EXERCISE
Return the complete listing that follows, with each line reproduced exactly.

Collected data entries
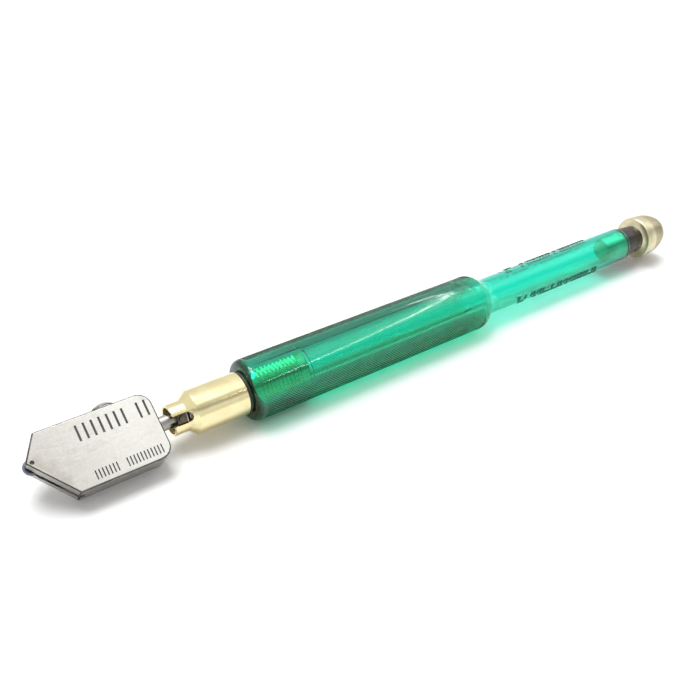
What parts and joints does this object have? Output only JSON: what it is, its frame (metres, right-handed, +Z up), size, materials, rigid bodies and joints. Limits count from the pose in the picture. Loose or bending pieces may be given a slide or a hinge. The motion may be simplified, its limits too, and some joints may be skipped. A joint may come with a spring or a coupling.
{
  "type": "glass cutter",
  "caption": "Pencil-style oil-feed glass cutter: flat steel head with a small cutting wheel, turned brass ferrule, clear green oil barrel and a brass screw cap.",
  "frame": {"origin": "on the table under the middle of the tool's length, where it lies on its side", "axes": "+X along the tool from the cutting head to the cap, +Z up; the head plate is rolled 38.5 degrees about X so that its lower corner is just clear of the table"},
  "size_m": [0.1726, 0.0141, 0.013],
  "materials": {
    "ground_steel": "satin ground, light warm grey with faint stains",
    "carbide": "fine ground tungsten carbide, blue-grey",
    "dark_steel": "oil-blackened steel",
    "screw_steel": "turned, nickel plated",
    "wick_cotton": "twisted cotton, soaked in oil",
    "post_steel": "fine turned steel",
    "spring_steel": "drawn wire",
    "ferrule_brass": "polished turned brass, pale",
    "valve_brass": "as-turned brass",
    "cap_brass": "knurled and polished brass, pale",
    "seal_rubber": "black moulded rubber",
    "gasket_rubber": "glossy brown-black rubber",
    "green_acrylic": "clear emerald acrylic, moulded fine knurl on the grip"
  },
  "bodies": {
    "handle": {"barrel": "green_acrylic", "ferrule": "ferrule_brass", "ferrule_seal": "seal_rubber", "post_seal": "seal_rubber", "feed_spring": "spring_steel"},
    "spring_washer": {"spring_washer": "post_steel"},
    "head": {"head_body": "ground_steel", "wheel_axle": "dark_steel", "head_screw": "screw_steel", "feed_wick": "wick_cotton", "head_post": "post_steel", "post_collar": "dark_steel", "key_pin": "dark_steel", "valve_seal": "seal_rubber", "valve_washer": "valve_brass", "valve_nut": "valve_brass"},
    "wheel": {"cutting_wheel": "carbide"},
    "gasket": {"cap_gasket": "gasket_rubber"},
    "cap": {"cap": "cap_brass"}
  },
  "joints": [
    {"name": "head_press", "type": "slide", "parent": "handle", "child": "spring_washer", "axis": [1, 0, 0], "range_m": [0, 0.001], "stiffness_N_per_m": 2000, "springref_m": -0.001, "deforming": ["feed_spring"]},
    {"name": "head_swivel", "type": "hinge", "parent": "spring_washer", "child": "head", "pos_m": [-0.05, 0, 0.0065], "axis": [1, 0, 0], "range_deg": [-7, 7]},
    {"name": "wheel_spin", "type": "hinge", "parent": "head", "child": "wheel", "pos_m": [-0.0848, 0.00106, 0.00734], "axis": [0, -0.6225, 0.7826], "continuous": true},
    {"name": "cap_lift", "type": "slide", "parent": "handle", "child": "gasket", "axis": [1, 0, 0], "range_m": [0, 0.008]},
    {"name": "cap_unscrew", "type": "hinge", "parent": "gasket", "child": "cap", "pos_m": [0.0817, 0, 0.0065], "axis": [1, 0, 0], "range_deg": [0, 2880]}
  ],
  "couplings": [
    {"joint": "cap_lift", "follows": "cap_unscrew", "m_per_rad": 0.00015915}
  ]
}
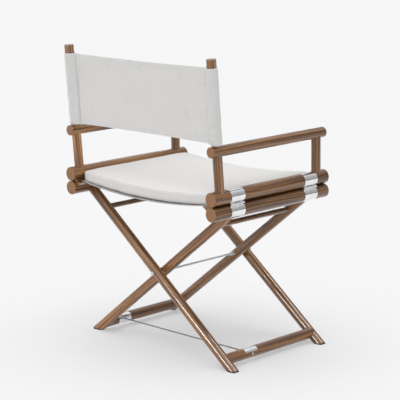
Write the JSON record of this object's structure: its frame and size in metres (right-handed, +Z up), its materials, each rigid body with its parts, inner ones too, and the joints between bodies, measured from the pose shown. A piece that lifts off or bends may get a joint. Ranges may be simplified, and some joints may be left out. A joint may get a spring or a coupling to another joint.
{
  "type": "folding director's chair",
  "caption": "Folding director's chair with crossed round wooden legs, doubled seat rails with polished hinge bands, a padded sling seat and a canvas back.",
  "frame": {"origin": "on the floor, under the middle of the chair", "axes": "+Z up; the chair faces -Y; +X is the sitter's left"},
  "size_m": [0.619, 0.4615, 0.8609],
  "materials": {
    "walnut": "gloss lacquer",
    "chrome": "polished",
    "steel": "satin",
    "foot": "matte",
    "seat_cloth": "plain weave",
    "canvas": "plain weave"
  },
  "bodies": {
    "tie_rod": {"pivot_rod": "steel", "pivot_washers": "steel", "pivot_nuts": "steel"},
    "leg_frame_outer": {"leg_rear_outer": "walnut", "leg_front_outer": "walnut", "foot_rear_right": "foot", "foot_front_right": "foot", "lower_rail_left": "walnut", "cross_bar_left": "walnut", "stretcher_right": "walnut", "saddle_right": "chrome", "cable_stop_right": "steel", "hinge_lower_rear_left": "chrome", "hinge_lower_front_left": "chrome", "hinge_pins_left": "steel"},
    "leg_frame_inner": {"leg_rear_inner": "walnut", "leg_front_inner": "walnut", "foot_rear_left": "foot", "foot_front_left": "foot", "lower_rail_right": "walnut", "cross_bar_right": "walnut", "stretcher_left": "walnut", "saddle_left": "chrome", "cable_stop_left": "steel", "hinge_lower_rear_right": "chrome", "hinge_lower_front_right": "chrome", "hinge_pins_right": "steel"},
    "side_left": {"upper_rail_left": "walnut", "arm_left": "walnut", "rear_post_left": "walnut", "back_post_left": "walnut", "front_post_left": "walnut", "seat_batten_left": "walnut", "hinge_upper_rear_left": "chrome", "hinge_upper_front_left": "chrome", "seat_pad": "seat_cloth", "back_canvas": "canvas"},
    "side_right": {"upper_rail_right": "walnut", "arm_right": "walnut", "rear_post_right": "walnut", "back_post_right": "walnut", "front_post_right": "walnut", "seat_batten_right": "walnut", "hinge_upper_rear_right": "chrome", "hinge_upper_front_right": "chrome"},
    "cable": {"cross_cable": "steel"}
  },
  "joints": [
    {"name": "fold", "type": "hinge", "parent": "tie_rod", "child": "leg_frame_outer", "pos_m": [0, 0, 0.2287], "axis": [0, -1, 0], "range_deg": [0, 35], "deforming": ["seat_pad", "back_canvas"]},
    {"name": "fold_inner", "type": "hinge", "parent": "tie_rod", "child": "leg_frame_inner", "pos_m": [0, 0, 0.2287], "axis": [0, 1, 0], "range_deg": [0, 35]},
    {"name": "side_left_hinge", "type": "hinge", "parent": "leg_frame_outer", "child": "side_left", "pos_m": [0.298, 0, 0.46625], "axis": [0, 1, 0], "range_deg": [0, 35]},
    {"name": "side_right_hinge", "type": "hinge", "parent": "leg_frame_inner", "child": "side_right", "pos_m": [-0.298, 0, 0.46625], "axis": [0, -1, 0], "range_deg": [0, 35]},
    {"name": "cable_drop", "type": "slide", "parent": "tie_rod", "child": "cable", "axis": [0, 0, -1], "range_m": [0, 0.11374], "deforming": ["cross_cable"]}
  ],
  "couplings": [
    {"joint": "fold_inner", "follows": "fold", "ratio": 1},
    {"joint": "side_left_hinge", "follows": "fold", "ratio": 1},
    {"joint": "side_right_hinge", "follows": "fold", "ratio": 1},
    {"joint": "cable_drop", "follows": "fold", "m_per_rad": 0.18538}
  ]
}
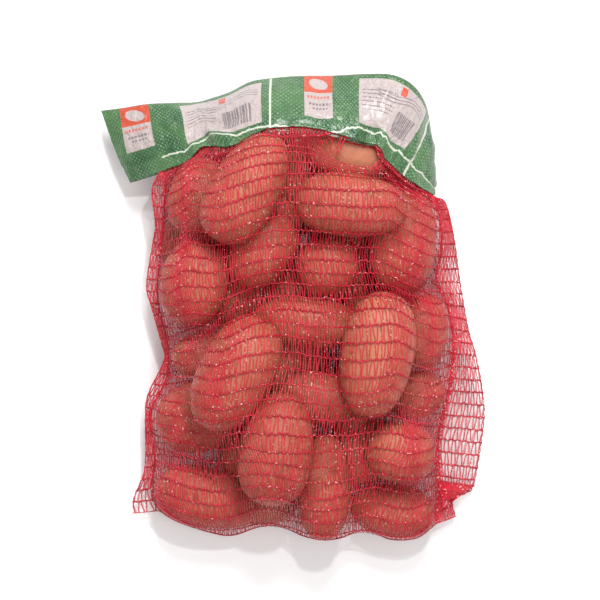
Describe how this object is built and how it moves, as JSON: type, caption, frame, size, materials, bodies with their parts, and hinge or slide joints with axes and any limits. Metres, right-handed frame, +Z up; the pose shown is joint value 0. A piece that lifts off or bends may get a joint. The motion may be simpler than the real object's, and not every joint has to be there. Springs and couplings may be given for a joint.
{
  "type": "net of potatoes",
  "caption": "Knitted net bag filled with potatoes, lying flat, its mouth clipped in a folded green printed film header, with empty see-through selvedges",
  "frame": {"origin": "middle of the outline seen from above, on the surface that the bag lies on", "axes": "+Z up, out of the shown side; +Y towards the header at the bag's mouth, along its length; +X across it, to the right as seen"},
  "size_m": [0.3285, 0.3966, 0.127],
  "materials": {
    "net": "red knitted plastic net stretched over pink-brown potatoes",
    "film": "glossy crinkled green film with pale printed panels"
  },
  "bodies": {
    "root": {"potato_net": "net", "header_band": "film"}
  },
  "joints": []
}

RESULT BELOW
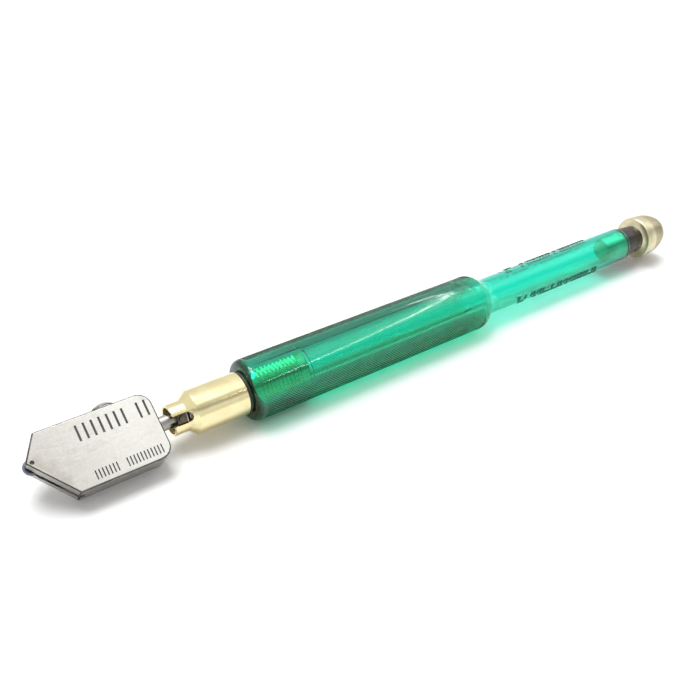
What parts and joints does this object have? Output only JSON: what it is, its frame (metres, right-handed, +Z up), size, materials, rigid bodies and joints. Limits count from the pose in the picture. Loose or bending pieces may be given a slide or a hinge. The motion may be simplified, its limits too, and some joints may be skipped. A joint may come with a spring or a coupling.
{
  "type": "glass cutter",
  "caption": "Pencil-style oil-feed glass cutter: flat steel head with a small cutting wheel, turned brass ferrule, clear green oil barrel and a brass screw cap.",
  "frame": {"origin": "on the table under the middle of the tool's length, where it lies on its side", "axes": "+X along the tool from the cutting head to the cap, +Z up; the head plate is rolled 38.5 degrees about X so that its lower corner is just clear of the table"},
  "size_m": [0.1726, 0.0141, 0.013],
  "materials": {
    "ground_steel": "satin ground, light warm grey with faint stains",
    "carbide": "fine ground tungsten carbide, blue-grey",
    "dark_steel": "oil-blackened steel",
    "screw_steel": "turned, nickel plated",
    "wick_cotton": "twisted cotton, soaked in oil",
    "post_steel": "fine turned steel",
    "spring_steel": "drawn wire",
    "ferrule_brass": "polished turned brass, pale",
    "valve_brass": "as-turned brass",
    "cap_brass": "knurled and polished brass, pale",
    "seal_rubber": "black moulded rubber",
    "gasket_rubber": "glossy brown-black rubber",
    "green_acrylic": "clear emerald acrylic, moulded fine knurl on the grip"
  },
  "bodies": {
    "handle": {"barrel": "green_acrylic", "ferrule": "ferrule_brass", "ferrule_seal": "seal_rubber", "post_seal": "seal_rubber", "feed_spring": "spring_steel"},
    "spring_washer": {"spring_washer": "post_steel"},
    "head": {"head_body": "ground_steel", "wheel_axle": "dark_steel", "head_screw": "screw_steel", "feed_wick": "wick_cotton", "head_post": "post_steel", "post_collar": "dark_steel", "key_pin": "dark_steel", "valve_seal": "seal_rubber", "valve_washer": "valve_brass", "valve_nut": "valve_brass"},
    "wheel": {"cutting_wheel": "carbide"},
    "gasket": {"cap_gasket": "gasket_rubber"},
    "cap": {"cap": "cap_brass"}
  },
  "joints": [
    {"name": "head_press", "type": "slide", "parent": "handle", "child": "spring_washer", "axis": [1, 0, 0], "range_m": [0, 0.001], "stiffness_N_per_m": 2000, "springref_m": -0.001, "deforming": ["feed_spring"]},
    {"name": "head_swivel", "type": "hinge", "parent": "spring_washer", "child": "head", "pos_m": [-0.05, 0, 0.0065], "axis": [1, 0, 0], "range_deg": [-7, 7]},
    {"name": "wheel_spin", "type": "hinge", "parent": "head", "child": "wheel", "pos_m": [-0.0848, 0.00106, 0.00734], "axis": [0, -0.6225, 0.7826], "continuous": true},
    {"name": "cap_lift", "type": "slide", "parent": "handle", "child": "gasket", "axis": [1, 0, 0], "range_m": [0, 0.008]},
    {"name": "cap_unscrew", "type": "hinge", "parent": "gasket", "child": "cap", "pos_m": [0.0817, 0, 0.0065], "axis": [1, 0, 0], "range_deg": [0, 2880]}
  ],
  "couplings": [
    {"joint": "cap_lift", "follows": "cap_unscrew", "m_per_rad": 0.00015915}
  ]
}
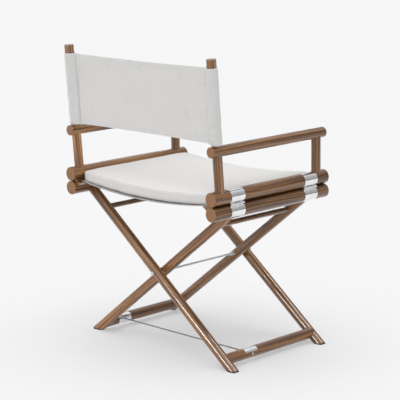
Write the JSON record of this object's structure: its frame and size in metres (right-handed, +Z up), its materials, each rigid body with its parts, inner ones too, and the joints between bodies, measured from the pose shown. A piece that lifts off or bends may get a joint. Ranges may be simplified, and some joints may be left out. A joint may get a spring or a coupling to another joint.
{
  "type": "folding director's chair",
  "caption": "Folding director's chair with crossed round wooden legs, doubled seat rails with polished hinge bands, a padded sling seat and a canvas back.",
  "frame": {"origin": "on the floor, under the middle of the chair", "axes": "+Z up; the chair faces -Y; +X is the sitter's left"},
  "size_m": [0.619, 0.4615, 0.8609],
  "materials": {
    "walnut": "gloss lacquer",
    "chrome": "polished",
    "steel": "satin",
    "foot": "matte",
    "seat_cloth": "plain weave",
    "canvas": "plain weave"
  },
  "bodies": {
    "tie_rod": {"pivot_rod": "steel", "pivot_washers": "steel", "pivot_nuts": "steel"},
    "leg_frame_outer": {"leg_rear_outer": "walnut", "leg_front_outer": "walnut", "foot_rear_right": "foot", "foot_front_right": "foot", "lower_rail_left": "walnut", "cross_bar_left": "walnut", "stretcher_right": "walnut", "saddle_right": "chrome", "cable_stop_right": "steel", "hinge_lower_rear_left": "chrome", "hinge_lower_front_left": "chrome", "hinge_pins_left": "steel"},
    "leg_frame_inner": {"leg_rear_inner": "walnut", "leg_front_inner": "walnut", "foot_rear_left": "foot", "foot_front_left": "foot", "lower_rail_right": "walnut", "cross_bar_right": "walnut", "stretcher_left": "walnut", "saddle_left": "chrome", "cable_stop_left": "steel", "hinge_lower_rear_right": "chrome", "hinge_lower_front_right": "chrome", "hinge_pins_right": "steel"},
    "side_left": {"upper_rail_left": "walnut", "arm_left": "walnut", "rear_post_left": "walnut", "back_post_left": "walnut", "front_post_left": "walnut", "seat_batten_left": "walnut", "hinge_upper_rear_left": "chrome", "hinge_upper_front_left": "chrome", "seat_pad": "seat_cloth", "back_canvas": "canvas"},
    "side_right": {"upper_rail_right": "walnut", "arm_right": "walnut", "rear_post_right": "walnut", "back_post_right": "walnut", "front_post_right": "walnut", "seat_batten_right": "walnut", "hinge_upper_rear_right": "chrome", "hinge_upper_front_right": "chrome"},
    "cable": {"cross_cable": "steel"}
  },
  "joints": [
    {"name": "fold", "type": "hinge", "parent": "tie_rod", "child": "leg_frame_outer", "pos_m": [0, 0, 0.2287], "axis": [0, -1, 0], "range_deg": [0, 35], "deforming": ["seat_pad", "back_canvas"]},
    {"name": "fold_inner", "type": "hinge", "parent": "tie_rod", "child": "leg_frame_inner", "pos_m": [0, 0, 0.2287], "axis": [0, 1, 0], "range_deg": [0, 35]},
    {"name": "side_left_hinge", "type": "hinge", "parent": "leg_frame_outer", "child": "side_left", "pos_m": [0.298, 0, 0.46625], "axis": [0, 1, 0], "range_deg": [0, 35]},
    {"name": "side_right_hinge", "type": "hinge", "parent": "leg_frame_inner", "child": "side_right", "pos_m": [-0.298, 0, 0.46625], "axis": [0, -1, 0], "range_deg": [0, 35]},
    {"name": "cable_drop", "type": "slide", "parent": "tie_rod", "child": "cable", "axis": [0, 0, -1], "range_m": [0, 0.11374], "deforming": ["cross_cable"]}
  ],
  "couplings": [
    {"joint": "fold_inner", "follows": "fold", "ratio": 1},
    {"joint": "side_left_hinge", "follows": "fold", "ratio": 1},
    {"joint": "side_right_hinge", "follows": "fold", "ratio": 1},
    {"joint": "cable_drop", "follows": "fold", "m_per_rad": 0.18538}
  ]
}
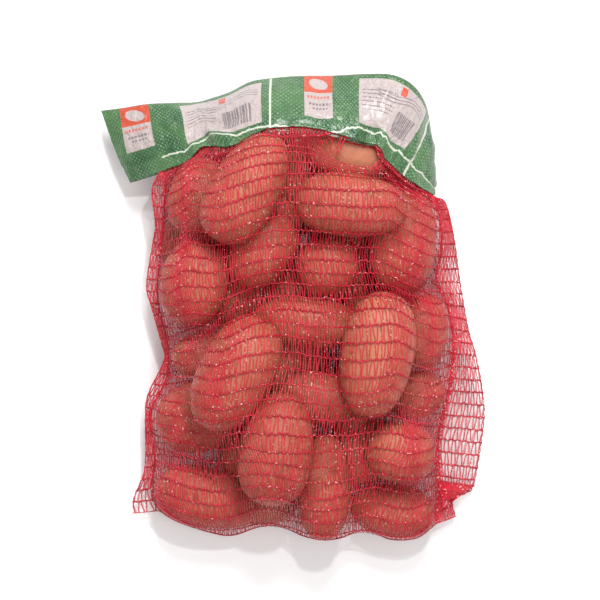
Describe how this object is built and how it moves, as JSON: type, caption, frame, size, materials, bodies with their parts, and hinge or slide joints with axes and any limits. Metres, right-handed frame, +Z up; the pose shown is joint value 0. A piece that lifts off or bends may get a joint. The motion may be simpler than the real object's, and not every joint has to be there. Springs and couplings may be given for a joint.
{
  "type": "net of potatoes",
  "caption": "Knitted net bag filled with potatoes, lying flat, its mouth clipped in a folded green printed film header, with empty see-through selvedges",
  "frame": {"origin": "middle of the outline seen from above, on the surface that the bag lies on", "axes": "+Z up, out of the shown side; +Y towards the header at the bag's mouth, along its length; +X across it, to the right as seen"},
  "size_m": [0.3285, 0.3966, 0.127],
  "materials": {
    "net": "red knitted plastic net stretched over pink-brown potatoes",
    "film": "glossy crinkled green film with pale printed panels"
  },
  "bodies": {
    "root": {"potato_net": "net", "header_band": "film"}
  },
  "joints": []
}